## What you will do:
Spot each line that carries the word "imported"; copy those lines.

* start Materials provided *

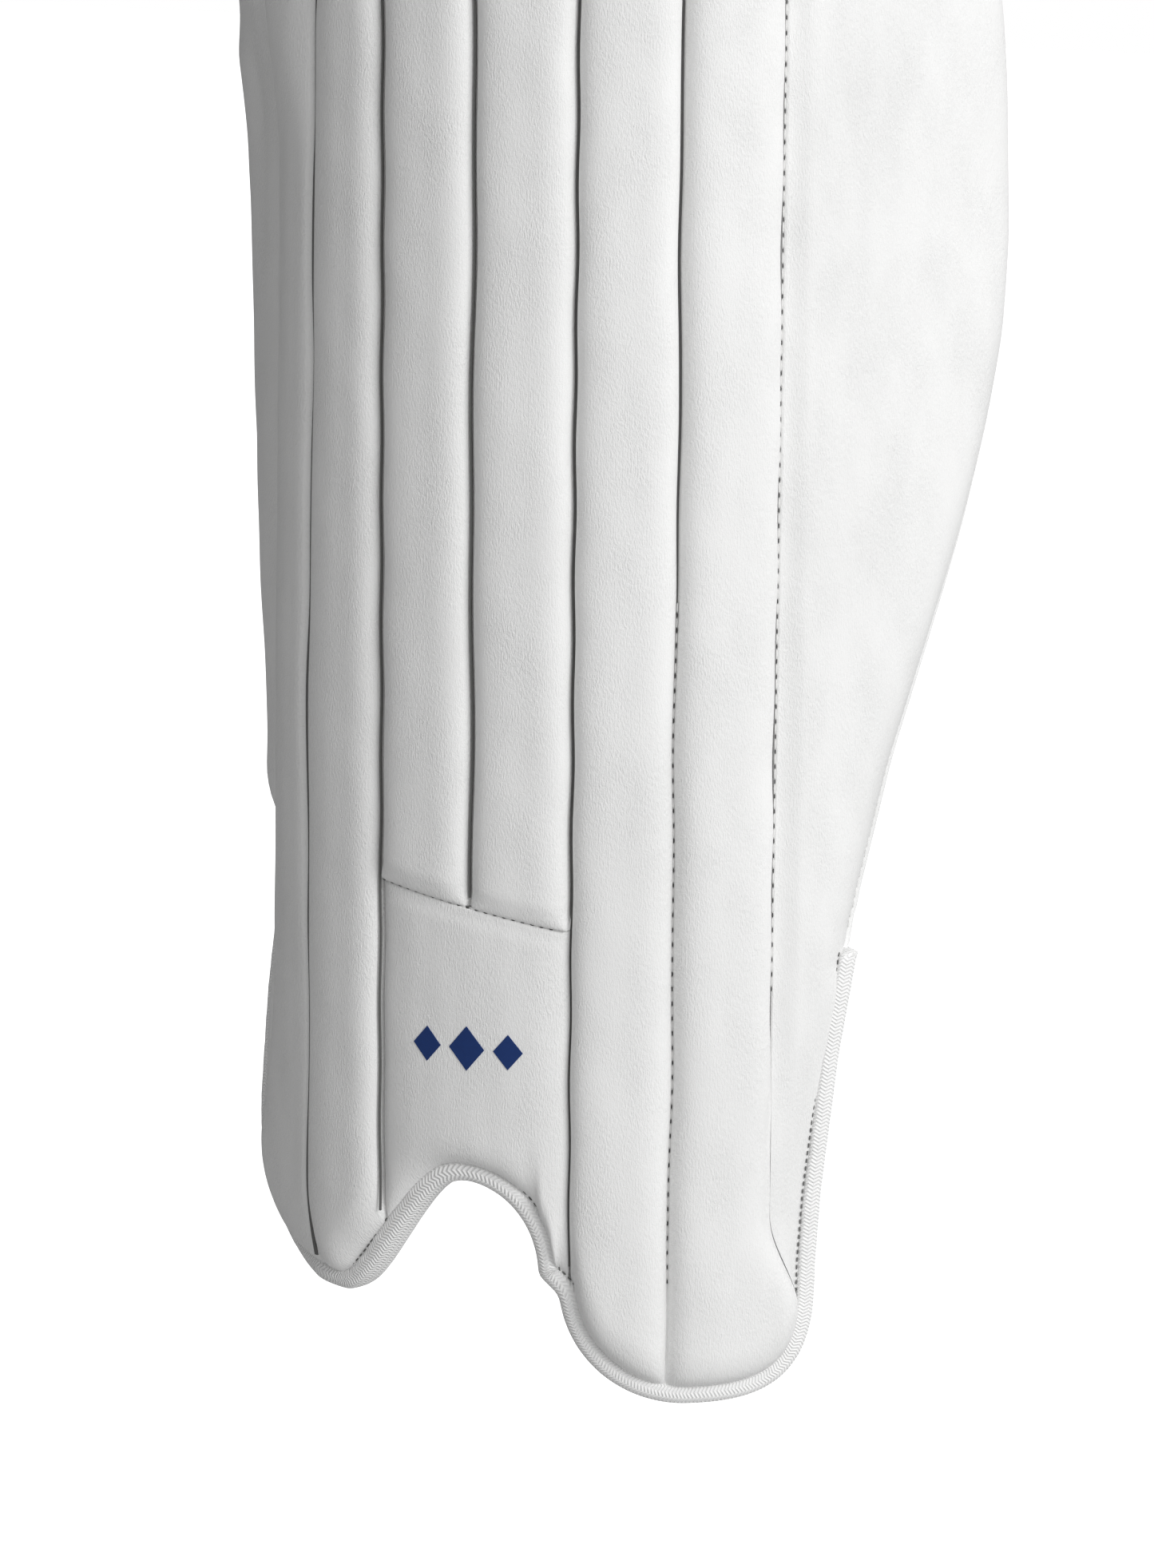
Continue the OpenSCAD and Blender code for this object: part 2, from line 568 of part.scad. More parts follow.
function thigh_column(k, u, inset, trim, flat = -1) =
    let (s = (k - 4 + u) * thigh_pitch, top = clear_of_thigh_edge(s, binding_w + 1.5))
    [for (j = [trim:len(THIGH_V) - 1 - trim])
        let (z = mix(thigh_foot, top, THIGH_V[j]),
             rise = roll_bulge(u) * end_fade(z - thigh_foot, 9) * end_fade(top - z, 14))
        at(s, z, flat >= 0 ? flat : groove_d + (thigh_crown_d - groove_d) * rise - inset)];

module thigh_face_cover() {
    columns = [for (k = [1:6], u = ROLL_U) [k, u], [6, 1]];
    color("white")
        slab([for (c = columns) thigh_column(c[0], c[1], 0, 0)],
             [for (c = columns) thigh_column(c[0], c[1], cover_t, 0)]);
}

module thigh_core(k) {
    columns = [for (i = [1:7]) ROLL_U[i]];
    color("lightyellow")
        slab([for (u = columns) thigh_column(k, u, cover_t + gap, 2)],
             [for (u = columns) thigh_column(k, u, 0, 2, padding_d + gap)]);
}

module thigh_layer(d0, d1) {
    function grid(d) =
        [for (t = [-1, -0.95, for (i = [-8:8]) i / 9, 0.95, 1])
            let (s = t * (thigh_half - layer_edge), top = clear_of_thigh_edge(s, layer_edge))
            [for (v = steps(6)) at(s, mix(thigh_z + joint_gap / 2, top, v), d)]];
    slab(grid(d1), grid(d0));
}

module thigh_lining() color("whitesmoke") thigh_layer(0, lining_t);
module thigh_padding() color("ivory") thigh_layer(lining_t + gap, padding_d);

thigh_side = [thigh_z + 1, thigh_edge(thigh_half) - 60, thigh_edge(thigh_half) - 20];
thigh_outline = concat(
    [for (z = thigh_side) [thigh_half, z]],
    [for (i = [-20:20]) let (s = -thigh_half * sin(90 * i / 20)) [s, thigh_edge(s)]],
    [for (i = [2:-1:0]) [-thigh_half, thigh_side[i]]]);

module thigh_binding() color("gainsboro") binding(thigh_outline, binding_w, -0.8, band_d, 1);

STRAPS = [["ankle", ankle_strap_z], ["calf", calf_strap_z], ["knee", knee_strap_z]];

face_cover(1, 2);  // inner_face_cover
face_cover(3, 4);  // centre_face_cover
face_cover(5, 6);  // outer_face_cover
instep_cover();
instep_core();
for (k = [1:6]) {
    shin_core(k);
    thigh_core(k);
}
margin_pad(-1, 76, inner_wing_z - 2);  // inner_margin_pad
margin_pad(1, 76, outer_wing_z - 2);  // outer_margin_pad
cane_rods();
shin_padding();
shin_lining();
shin_bolster(-1);  // inner_shin_bolster
shin_bolster(1);  // outer_shin_bolster
lower_binding();
wing_cover(-1);  // inner_wing_cover
wing_core(-1);  // inner_wing_core
wing_lining(-1);  // inner_wing_lining
wing_cover(1);  // outer_wing_cover
wing_core(1);  // outer_wing_core
wing_lining(1);  // outer_wing_lining
for (item = STRAPS) {
    loop_patch(item[1]);
    strap_anchor(item[1]);
    strap(item[1]);
    hook_patch(item[1]);
}
strap_pad(calf_strap_z);  // calf_strap_pad
for (i = [1:3]) {
    knee_roll_cover(i);
    knee_roll_core(i);
    knee_lining(i);
}
knee_pod(-1);  // inner_knee_pod
knee_pod(1);  // outer_knee_pod
thigh_face_cover();
thigh_padding();
thigh_lining();
thigh_binding();
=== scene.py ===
"""A white cricket leg pad: leather rolls, wings, knee rolls, thigh panel, binding and straps."""
import math

import bmesh
import bpy
import numpy as np
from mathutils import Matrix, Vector


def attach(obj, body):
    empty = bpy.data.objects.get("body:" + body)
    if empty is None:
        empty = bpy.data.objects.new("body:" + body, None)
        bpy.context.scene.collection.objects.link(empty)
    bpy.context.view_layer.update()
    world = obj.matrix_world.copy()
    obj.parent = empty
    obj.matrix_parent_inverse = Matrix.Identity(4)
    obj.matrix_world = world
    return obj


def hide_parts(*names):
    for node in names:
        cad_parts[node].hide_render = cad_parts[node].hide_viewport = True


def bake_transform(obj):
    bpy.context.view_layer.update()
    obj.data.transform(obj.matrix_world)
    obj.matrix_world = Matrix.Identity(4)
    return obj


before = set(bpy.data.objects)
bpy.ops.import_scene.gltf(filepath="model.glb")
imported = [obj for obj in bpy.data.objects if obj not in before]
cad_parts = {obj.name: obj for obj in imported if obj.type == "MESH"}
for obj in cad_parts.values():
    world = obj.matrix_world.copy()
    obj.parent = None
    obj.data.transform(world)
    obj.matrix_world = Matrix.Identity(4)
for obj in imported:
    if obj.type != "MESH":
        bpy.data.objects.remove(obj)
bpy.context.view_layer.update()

# ---- sizes, in millimetres
MM = 0.001
ROLL = 28.5                         # width of one vertical roll
KNEE_Z = 452.0                      # seam between the shin and the knee rolls
KNEE_H = 42.0                       # height of one knee roll
THIGH_Z = KNEE_Z + 3 * KNEE_H
PAD_H = THIGH_Z + 164.0
SHIN_TOP, WING_TOP = KNEE_Z - 1.0, KNEE_Z - 3
ANKLE_R, SHIN_TOP_R, THIGH_TOP_R = 118.5, 106.5, 180.0      # radii of the inner face
HALF_FACE = 3 * ROLL
GROOVE_D, CROWN_D, PADDING_D = 9.4, 16.0, 6.0
FOLD_A, FLARE_A, FLARE_W = 54.0, 16.5, 6.0          # the innermost roll folds back at its seam
OUTER_WING_R = 239.0
WING_D, WING_EDGE_D = 13.0, 2.6
OUTER_WING_FOOT, INNER_WING_FOOT = 150.0, 168.0
CURL_R, CURL_A = 40.0, 70.0         # radius of the inner wing's curl, and the angle it starts at
INNER_LOBE_Z, NOTCH_Z, STEP_Z, OUTER_SIDE_Z = 25.0, 68.0, 34.0, 42.0
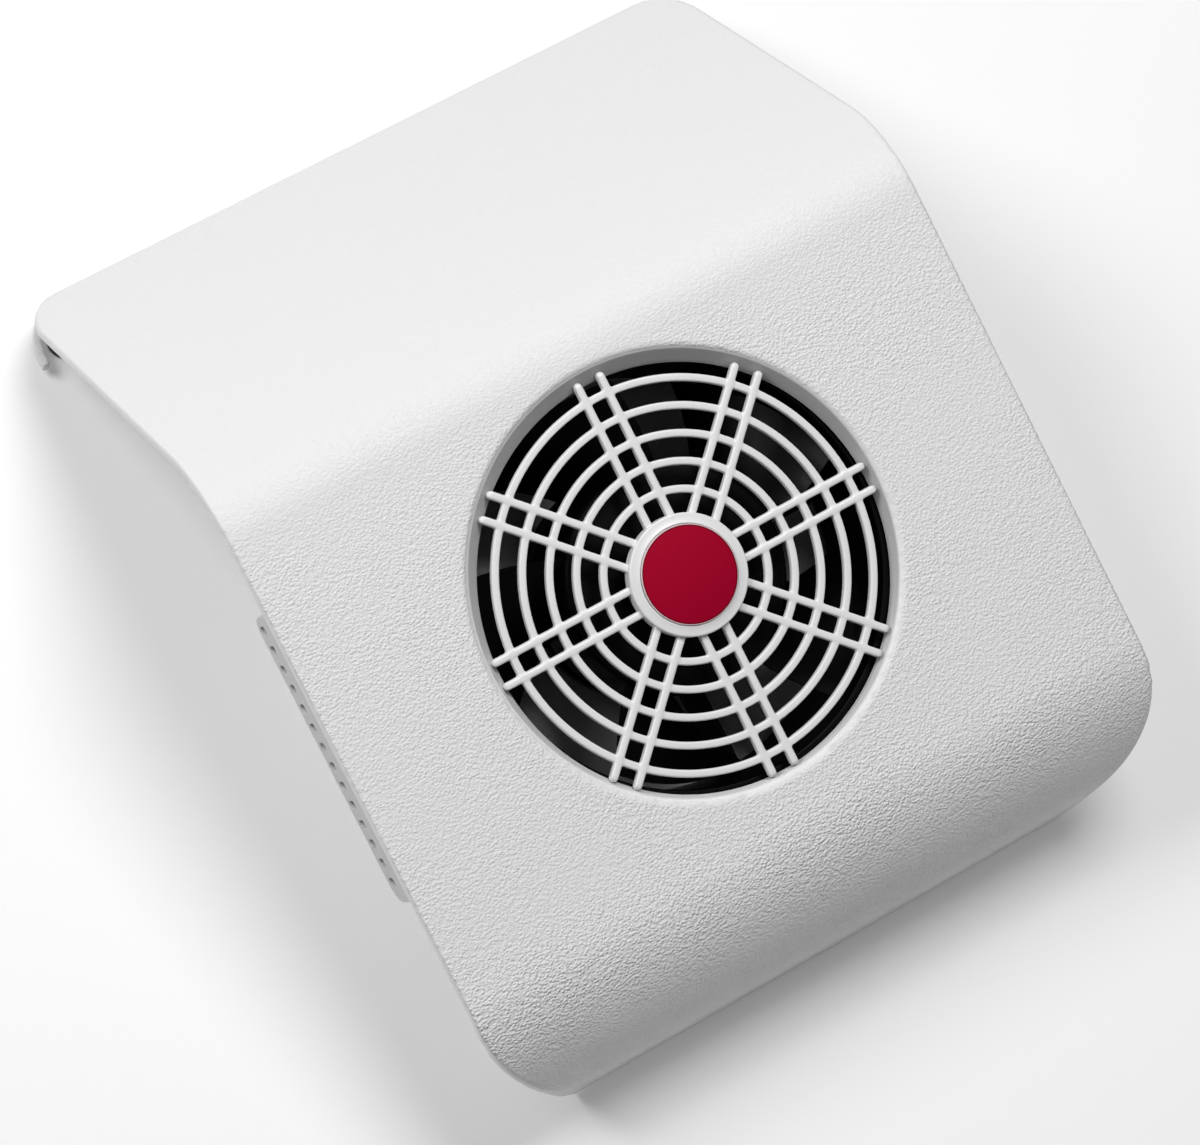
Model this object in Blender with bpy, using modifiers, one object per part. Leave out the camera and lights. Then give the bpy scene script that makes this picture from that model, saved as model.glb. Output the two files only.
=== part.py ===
# Desktop nail dust collector: an arched hand rest over a suction fan, in metres, +Z up.
# X is the width, the low front of the rest faces -Y, and the feet stand on Z = 0.
import math

import bmesh
import bpy
from mathutils import Matrix, Vector

# Driving sizes of the whole unit
cover_width = 0.210
cover_depth = 0.260
ridge_from_front = 0.1745
ridge_corner_height = 0.099
front_corner_height = 0.054
rear_corner_height = 0.014
fan_from_ridge = 0.0797

# Clearances shared by every piece
fit_gap = 0.0003
cut_overrun = 0.012
window_overlap = 0.002
weld_distance = 0.000005
oval_share = 0.98
least_radius_share = 0.1

# Top cover
cover_wall = 0.0025
cover_bottom = 0.002
ridge_radius = 0.032
front_roll_radius = 0.038
rear_bend_radius = 0.008
front_plan_radius = 0.022
rear_plan_radius = 0.013
plan_slack = 0.00002
side_rim_depth = 0.0038
side_window_from_front = 0.010
side_window_from_rear = 0.016
side_window_depth = 0.0055
side_notch_from_rear = 0.0042
side_notch_bottom = 0.0065
side_notch_depth = 0.0075
apron_half_width = 0.079
apron_shoulder_half_width = 0.092
apron_shoulder_height = 0.031
apron_top_height = 0.052
apron_cut_reach = 0.012
recess_radius = 0.0597
recess_depth = 0.0052
inlet_radius = 0.0566
collar_wall = 0.0025
collar_depth = 0.0055
foot_post_radius = 0.0045
rear_foot_inset = 0.0105
rear_foot_setback = 0.0103
front_foot_inset = 0.0235
front_foot_setback = 0.021
foot_post_bottom = 0.0029

# Lower case
case_side_clearance = 0.0065
case_front_reach = 0.065
case_rear_reach = 0.070
case_bottom = 0.008
case_wall = 0.0022
case_corner_radius = 0.012
wing_half_length = 0.0416
wing_shift = -0.0006
wing_depth = 0.0285
case_post_radius = 0.005
case_post_inset = 0.009
case_boss_radius = 0.0045
case_boss_length = 0.012

# Side vent plates
vent_plate_wall = 0.0016
vent_edge_inset = 0.0028
vent_corner_radius = 0.005
vent_slot_count = 14
vent_slot_pitch = 0.00565
vent_slot_width = 0.0022
vent_slot_top = 0.0215
vent_slot_bottom = 0.0262
vent_slot_shift = 0.0011

# Screws
screw_head_radius = 0.0028
screw_head_height = 0.002
screw_shank_radius = 0.0013
fan_screw_count = 4
fan_screw_length = 0.006
case_screw_length = 0.0115
case_screw_seat = 0.004
screw_tip_share = 0.3
screw_edge_share = 0.5
screw_crown_share = 0.75

# Fan frame
frame_bore_radius = 0.056
frame_wall = 0.0035
frame_depth = 0.0425
frame_base_thickness = 0.004
strut_width = 0.006
strut_count = 4
motor_base_radius = 0.031
bearing_tube_wall = 0.002
bearing_tube_rise = 0.0255
ear_radius = 0.0045
ear_reach = 0.0665
ear_thickness = 0.003
fan_boss_radius = 0.004
ear_web_share = 0.7
bearing_stop = 0.0008
base_stop_height = 0.0012

# Motor
shaft_radius = 0.0024
bearing_radius = 0.0052
bearing_length = 0.004
core_radius = 0.0225
core_length = 0.012
core_body_radius = 0.0115
core_base_clearance = 0.006
pole_width = 0.007
pole_shoe_thickness = 0.003
pole_shoe_half_angle = math.radians(36)
pole_count = 4
coil_wall = 0.0022
rotor_air_gap = 0.0008
rotor_ring_wall = 0.0045
rotor_ring_length = 0.023
shaft_clip_radius = 0.0042
shaft_clip_thickness = 0.0008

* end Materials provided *

## The response:
imported = [obj for obj in bpy.data.objects if obj not in before]
cad_parts = {obj.name: obj for obj in imported if obj.type == "MESH"}
for obj in imported:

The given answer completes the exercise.